I would imagine that many individuals, keen on cooking, have a favorite recipe book. When I settled down at Choranche in 1994, I used to talk a lot about cooking with my friend Georges Pontvianne, owner of the Jorjane hotel-restaurant. I was amused to learn that, in the kitchen, Georges was accompanied constantly by his battered copy of an old-fashioned French cooking bible: the Escoffier, published in 1919.
Written for professional chefs, the Escoffier (360 pages in this new facsimile edition) does not contain a single image of any kind whatsoever. Moreover, it's not really a book of recipes in the conventional sense, but rather a set of terse indications concerning the essential ingredients and procedures for the preparation of every imaginable dish. But these summarized descriptions won't be meaningful unless the reader is already well-versed in the terminology and basic principles of professional cooking.
I've often wondered whether an English-language edition of the Escoffier might be a meaningful and successful publishing project. The main problem, of course, is that most modern readers are accustomed to enticing photos of the ingredients and prepared dishes, and they've forgotten—as it were—that cooking skills remain a kind of "science" based upon a set of axioms and principles, rather than a vast collection of instructions, data, advice, hints, tricks, etc, enhanced by colorful language and images. This way of looking at haute cuisine is particularly apparent when we watch TV shows such as Top Chef and Master Chef, where the actors are generally performing in the style of artists and engineers, but often with neither a script (memorized recipe) nor a blueprint, let alone a safety net.
My personal favorite recipe book is a little like the Escoffier in that it contains lots of words, and no color photos.
I seem to recall that Christine gave me this excellent little book as a friendly parting gift back at the time our marriage was breaking up, and I was moving into an independent studio in Paris (just across the street from the apartment where Christine carried on living with the children). With her typical practical sense, Christine surely realized that this gift of a good book on cooking was a charitable gesture akin to participating in the safeguard of a species in danger of extinction: the emancipated ex-husband. And it's a fact that I have indeed survived and—from a cooking viewpoint—maybe even thrived.
One of my favorite recipes in the Sylvie Marion book is a traditional Jewish delicacy which is remarkably easy to prepare, and very tasty: pâté of chopped chicken livers. Back in the Marais neighborhood of Paris, long ago, I recall the big dishes of this delicacy (usually accompanied by chopped boiled eggs and onions) in Jo Goldenberg's delicatessen in the Rue des Rosiers.

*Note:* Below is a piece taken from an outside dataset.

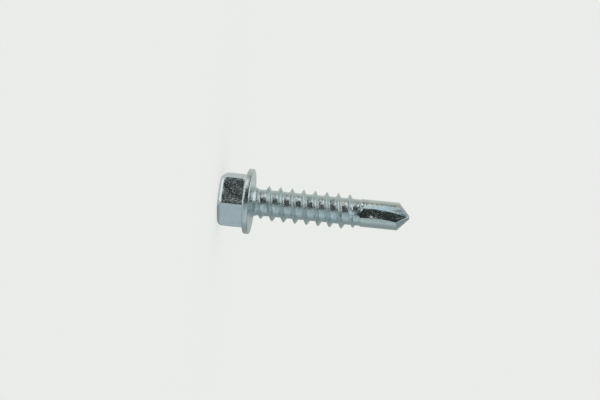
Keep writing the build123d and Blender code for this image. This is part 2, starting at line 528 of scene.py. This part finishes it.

Besides the chicken livers and a couple of onions, there's one essential ingredient: goose fat (which I purchased in a jar at the local supermarket). You use the goose fat solely to fry the chopped-up onions. Meanwhile, the chicken livers are grilled slowly in an oven, then chopped up and left to cool. I gave a few hits of the pulse button of my Magimix food processor to mix the livers and onions—along with a handful of fresh chives, and seasoned with paprika and pepper— until they formed a homogeneous paste. Then it needs to be chilled for a few hours before being eaten on toast.
In the above photo, Dominique Strauss-Kahn (current president of the International Monetary Fund) is preparing a huge slab of beef in his Washington apartment, while his wife Anne Sinclair (a celebrated French TV journalist) mixes a salad. Apparently, the future president of the French République (I hope) is particularly fond of pâté of chopped chicken livers, which probably evokes the cultural environment of his childhood in Morocco.
Yesterday, in deciding spontaneously to prepare this Jewish delicacy (for the first time in years), was I influenced by my favorite little recipe book? Or was I rather inspired by thoughts concerning my favorite presidential candidate?